In this ambiguity, space opens up for a new perspective on the world. The grandmother for once thinks of someone else, and the other is no longer at a distance as she reaches out to touch the Misfit. She dies looking at a now cloudless sky. Similarly, the Misfit no longer sees pleasure in killing. He removes his glasses and with defenseless-looking eyes ‘sees’ both the grandmother’s epiphany and that killing is “no pleasure in life.”

 

1 thought on “Form’s All

  1. I agree with the most of your arguments, and I’d like to expand my opinions on this one:”The more the grandmother reveals her dependence on appearance, the more we realize that her idea of being a lady has nothing to do with being a decent human being.” In this story, the outward appearance and the inner morality form a sharp contrast, which is enough to prompt one to deep thought.

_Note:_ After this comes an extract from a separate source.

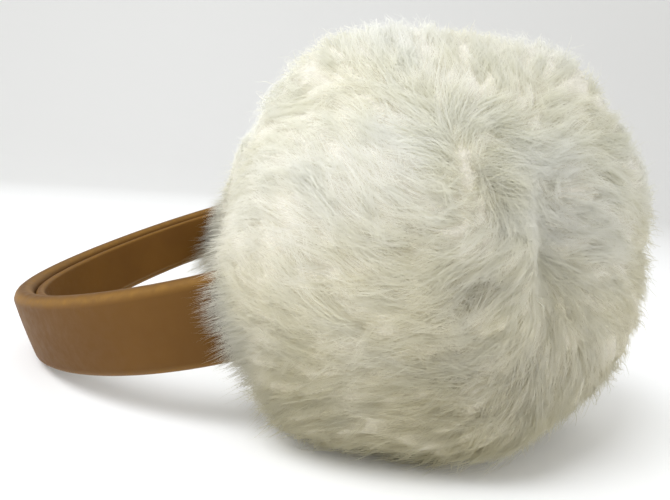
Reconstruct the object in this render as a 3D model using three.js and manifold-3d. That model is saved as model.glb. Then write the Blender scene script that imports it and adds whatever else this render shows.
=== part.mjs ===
// Fur earmuffs: two fur balls on an open head band of padded leather. Millimetres, +Z up.
// They lie on their side. The band's crown points to -X and the ears' axis runs along Y. Both balls
// and the lower edge of the crown touch the ground at Z = 0, below the middle of the whole outline.
import * as THREE from 'three';
import { mergeVertices } from 'three/addons/utils/BufferGeometryUtils.js';
import Module from 'manifold-3d';

const wasm = await Module();
wasm.setup();

// Head band. Both straps follow the outer strap's outer face, and the lining sits inside it.
const bandWidth = 24;
const outerThickness = 5.8;         // padded
const outerEdgeRadius = 2.7;
const liningWidth = 19;
const liningThickness = 2.8;
const liningEdgeRadius = 1.2;
const clearance = 0.3;              // air between pieces that touch
const halfArc = 158;                // from the crown to a strap's end, along the outer face
const bandTilt = THREE.MathUtils.degToRad(19.2);
const bandSteps = 48;
const cornerSegments = 2;

// How tightly the outer face bends, from the crown to an end. Curvature changes evenly between rows.
const archRadii = [
  { arc: 0, radius: 60.6 },
  { arc: 33, radius: 88 },
  { arc: 65, radius: 112.5 },
  { arc: 98, radius: 85 },
  { arc: 131, radius: 59.3 },
  { arc: 164, radius: 46 },
];

// Fur balls, measured to the outside of the hair. forward is from the crown to a ball's middle,
// side is across the head, and rise is from the ground. A boxiness of 2 is an ellipsoid.
const balls = [
  {
    name: 'left_fur_ball', forward: 118.5, side: -76, rise: 52.5,
    length: 117, thickness: 81, height: 113, boxiness: 2.3, turn: 0,
  },
  {
    name: 'right_fur_ball', forward: 126, side: 77, rise: 50.5,
    length: 107, thickness: 79, height: 108, boxiness: 2.3, turn: 2.2,
  },
];
const ballSegments = 40;
const ballRings = 26;

// Swells of the fur round a ball: lobes of them about the ears' axis, as a part of the radius.
const swells = [
  { lobes: 2, amount: 0.014, phase: 0.6 },
  { lobes: 3, amount: 0.018, phase: 2.1 },
  { lobes: 5, amount: 0.012, phase: 0.9 },
  { lobes: 7, amount: 0.008, phase: 4.0 },
];

const leather = new THREE.MeshStandardMaterial({ color: '#7d5a30', roughness: 0.55, metalness: 0 });
const liningLeather = new THREE.MeshStandardMaterial({ color: '#6f4c26', roughness: 0.6, metalness: 0 });
const fur = new THREE.MeshStandardMaterial({ color: '#e0ded4', roughness: 1, metalness: 0 });

function curvatureAt(arc) {
  const distance = Math.abs(arc);
  const next = Math.max(1, archRadii.findIndex((row) => row.arc >= distance));
  const [from, to] = [archRadii[next - 1], archRadii[next]];
  const share = (distance - from.arc) / (to.arc - from.arc);
  return THREE.MathUtils.lerp(1 / from.radius, 1 / to.radius, share);
}

// The band's outer face in the XY plane, crown at the origin. Heading grows by curvature x arc.
class ArchCurve extends THREE.Curve {
  constructor(reach) {
    super();
    this.reach = reach;
    this.half = [new THREE.Vector2(0, 0)];
    let heading = 0;
    for (let arc = 0; arc < reach; arc += 1) {
      const step = Math.min(1, reach - arc);
      heading += curvatureAt(arc + step / 2) * step;
      const middle = heading - (curvatureAt(arc + step / 2) * step) / 2;
      const last = this.half[this.half.length - 1];
      const next = new THREE.Vector2(last.x + Math.sin(middle) * step, last.y + Math.cos(middle) * step);
      this.half.push(next);
    }
  }

  getPoint(t, target = new THREE.Vector3()) {
    const arc = (2 * t - 1) * this.reach;
    const place = Math.min(Math.abs(arc), this.reach - 1e-9);
    const index = Math.min(Math.floor(place), this.half.length - 2);
    const span = Math.min(1, this.reach - index);
    const point = this.half[index].clone().lerp(this.half[index + 1], (place - index) / span);
    return target.set(point.x, Math.sign(arc) * point.y, 0);
  }
}

// A strap's section: x runs across the band, and y from the outer face (0) into the head space.
function strapSection(width, outerDepth, thickness, radius) {
  const [halfWidth, top, bottom] = [width / 2, -outerDepth, -outerDepth - thickness];
  const shape = new THREE.Shape();
  shape.moveTo(-halfWidth + radius, bottom);
  shape.lineTo(halfWidth - radius, bottom);
  shape.absarc(halfWidth - radius, bottom + radius, radius, -Math.PI / 2, 0);
  shape.lineTo(halfWidth, top - radius);
  shape.absarc(halfWidth - radius, top - radius, radius, 0, Math.PI / 2);
  shape.lineTo(-halfWidth + radius, top);
  shape.absarc(-halfWidth + radius, top - radius, radius, Math.PI / 2, Math.PI);
  shape.lineTo(-halfWidth, bottom + radius);
  shape.absarc(-halfWidth + radius, bottom + radius, radius, Math.PI, 1.5 * Math.PI);
  return shape;
}

function sweptStrap(section, reach) {
  const settings = { steps: bandSteps, curveSegments: cornerSegments, extrudePath: new ArchCurve(reach) };
  return new THREE.ExtrudeGeometry(section, settings);
}

function toSolid(geometry) {
  const bare = geometry.index ? geometry.clone() : geometry;
  bare.deleteAttribute('normal');
  bare.deleteAttribute('uv');
  const merged = mergeVertices(bare, 1e-4);
  const vertProperties = new Float32Array(merged.attributes.position.array);
  const triVerts = new Uint32Array(merged.index.array);
  return new wasm.Manifold(new wasm.Mesh({ numProp: 3, vertProperties, triVerts }));
}

function toGeometry(solid) {
  const mesh = solid.getMesh();
  const geometry = new THREE.BufferGeometry();
  geometry.setAttribute('position', new THREE.BufferAttribute(mesh.vertProperties, 3));
  geometry.setIndex(new THREE.BufferAttribute(mesh.triVerts, 1));
  geometry.computeVertexNormals();
  return geometry;
}

// A ball round its own middle: a boxy ellipsoid whose radius swells and sinks about the Y axis.
function ballForm(ball) {
  const geometry = new THREE.SphereGeometry(1, ballSegments, ballRings);
  const points = geometry.attributes.position;
  const direction = new THREE.Vector3();
  for (let i = 0; i < points.count; i += 1) {
    direction.fromBufferAttribute(points, i).normalize();
    const along = Math.abs(direction.x / (ball.length / 2)) ** ball.boxiness;
    const across = Math.abs(direction.y / (ball.thickness / 2)) ** ball.boxiness;
    const up = Math.abs(direction.z / (ball.height / 2)) ** ball.boxiness;
    const radius = (along + across + up) ** (-1 / ball.boxiness);
    const angle = Math.atan2(direction.z, direction.x) + ball.turn;
    const rim = Math.hypot(direction.x, direction.z);
    const swell = swells.reduce(
      (sum, row) => sum + row.amount * rim ** row.lobes * Math.cos(row.lobes * angle + row.phase), 1);
    points.setXYZ(i, ...direction.multiplyScalar(radius * swell));
  }
  return geometry;
}

function strapMesh(name, section, material) {
  const mesh = new THREE.Mesh(sweptStrap(section, halfArc), material);
  mesh.name = name;
  return mesh;
}

// The ball as it lies: flat on the ground, with a pocket for the straps' ends.
function ballMesh(ball, pocket) {
  const centre = new THREE.Vector3(ball.forward, ball.side, ball.rise);
  const ground = new THREE.BoxGeometry(400, 400, 100).translate(0, 0, -ball.rise - 50);
  const sleeve = pocket.clone().translate(-centre.x, -centre.y, -centre.z);
  const form = toSolid(ballForm(ball)).subtract(toSolid(ground)).subtract(toSolid(sleeve));
  const mesh = new THREE.Mesh(toGeometry(form), fur);
  mesh.name = ball.name;
  mesh.position.copy(centre);
  return mesh;
}

const liningDepth = outerThickness + clearance;
const bandThickness = liningDepth + liningThickness;
const crownDrop = (bandWidth / 2 - outerEdgeRadius) * Math.cos(bandTilt) + outerEdgeRadius;
const crownRise = crownDrop - outerEdgeRadius * Math.sin(bandTilt);

const liningSection = strapSection(liningWidth, liningDepth, liningThickness, liningEdgeRadius);

const band = new THREE.Group();
band.rotation.y = -bandTilt;
band.position.z = crownRise;
band.add(
  strapMesh('outer_strap', strapSection(bandWidth, 0, outerThickness, outerEdgeRadius), leather),
  strapMesh('inner_strap', liningSection, liningLeather),
);
band.updateMatrix();

const pocketSection = strapSection(
  bandWidth + 2 * clearance, -clearance, bandThickness + 2 * clearance, outerEdgeRadius);
const pocket = sweptStrap(pocketSection, halfArc + clearance).applyMatrix4(band.matrix);

const earmuffs = new THREE.Group();
earmuffs.add(band, ...balls.map((ball) => ballMesh(ball, pocket)));

const outline = new THREE.Box3().setFromObject(earmuffs, true);
const middle = outline.getCenter(new THREE.Vector3());
earmuffs.position.set(-middle.x, -middle.y, -outline.min.z);

export default earmuffs;
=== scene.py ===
# Fur earmuffs: two balls of long ivory fur on an open band of padded tan leather, lying on their side.
import math

import bpy
import numpy as np
from mathutils import Matrix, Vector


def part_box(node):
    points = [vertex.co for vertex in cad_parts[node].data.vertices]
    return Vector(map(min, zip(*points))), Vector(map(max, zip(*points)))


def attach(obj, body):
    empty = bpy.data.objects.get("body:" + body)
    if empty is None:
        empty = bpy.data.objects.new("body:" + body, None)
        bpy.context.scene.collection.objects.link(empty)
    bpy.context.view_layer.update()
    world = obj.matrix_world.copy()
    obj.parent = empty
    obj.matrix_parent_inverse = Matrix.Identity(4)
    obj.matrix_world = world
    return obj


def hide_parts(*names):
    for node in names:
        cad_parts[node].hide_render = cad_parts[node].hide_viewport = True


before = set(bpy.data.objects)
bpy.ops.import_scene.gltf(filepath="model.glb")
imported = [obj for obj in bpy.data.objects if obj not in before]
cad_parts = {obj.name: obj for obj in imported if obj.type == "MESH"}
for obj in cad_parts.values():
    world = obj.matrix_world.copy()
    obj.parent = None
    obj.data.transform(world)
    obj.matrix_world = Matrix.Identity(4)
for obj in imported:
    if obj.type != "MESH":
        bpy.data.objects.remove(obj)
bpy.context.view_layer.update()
mm = 0.001
dice = np.random.default_rng(2417)   # every random draw comes from here, in order


def toLinear(hexColour):
    # sRGB hex to linear: c/12.92 below 0.04045, else ((c + 0.055) / 1.055) ^ 2.4
    parts = np.array([int(hexColour[i:i + 2], 16) for i in (1, 3, 5)]) / 255
    linear = np.where(parts <= 0.04045, parts / 12.92, ((parts + 0.055) / 1.055) ** 2.4)
    return (*linear.tolist(), 1.0)


def unit(vectors):
    # each vector over its own length
    return vectors / np.maximum(np.linalg.norm(vectors, axis=-1, keepdims=True), 1e-12)


def addNode(material, kind, links=(), stops=(), **settings):
    # links: (input name, output socket); stops: (place, colour) of a ramp; settings: node attributes, or
    # inputs given as in_Name
    node = material.node_tree.nodes.new(kind)
    for index, (place, colour) in enumerate(stops):
        points = node.color_ramp.elements
        point = points[index] if index < len(points) else points.new(place)
        point.position = place
        point.color = toLinear(colour)
    for key, value in settings.items():
        if key.startswith("in_"):
            node.inputs[key[3:].replace("_", " ")].default_value = value
        else:
            setattr(node, key, value)
    for name, socket in links:
        material.node_tree.links.new(socket, node.inputs[name])
    return node


def newMaterial(name):
    # a material and its Principled shader
    material = bpy.data.materials.new(name)
    material.use_nodes = True
    return material, material.node_tree.nodes["Principled BSDF"]


def buildPiece(name, points, corners, sizes, material, node, attributes=None, uv=None):
    # a mesh from whole arrays. corners: vertex of each face corner; sizes: corners of each face
    mesh = bpy.data.meshes.new(name)
    mesh.vertices.add(len(points))
    mesh.vertices.foreach_set("co", np.ascontiguousarray(points, np.float32).ravel())
    mesh.loops.add(len(corners))
    mesh.loops.foreach_set("vertex_index", np.ascontiguousarray(corners, np.int32))
    mesh.polygons.add(len(sizes))
    starts = np.concatenate([[0], np.cumsum(sizes)[:-1]])
    mesh.polygons.foreach_set("loop_start", starts.astype(np.int32))
    mesh.polygons.foreach_set("use_smooth", np.ones(len(sizes), bool))
    for key, values in (attributes or {}).items():
        layer = mesh.attributes.new(key, "FLOAT", "POINT")
        layer.data.foreach_set("value", np.ascontiguousarray(values, np.float32).ravel())
    if uv is not None:
        layer = mesh.uv_layers.new(name="OFBake")
        layer.data.foreach_set("uv", np.ascontiguousarray(uv, np.float32).ravel())
    mesh.update(calc_edges=True)
    mesh.validate()
    mesh.materials.append(material)
    piece = bpy.data.objects.new(name, mesh)
    bpy.context.scene.collection.objects.link(piece)
    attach(piece, "root")
    if node:
        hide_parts(node)
    return piece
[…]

The grandmother is a lady with with old-fashioned values, she focuses on appearance and external politeness, which are hollow and meaningless compared to the morality. The Misfit has an appearance of well-mannered “scholar”, but he is cruel and degenerate. The appearance is not the standard of defining whether a person is good or not. Through the contrast, O’Connor tries to express the argument that people nowadys tend to ignore the morality, that’s the reason that the nature of being a good person is about to be neglected.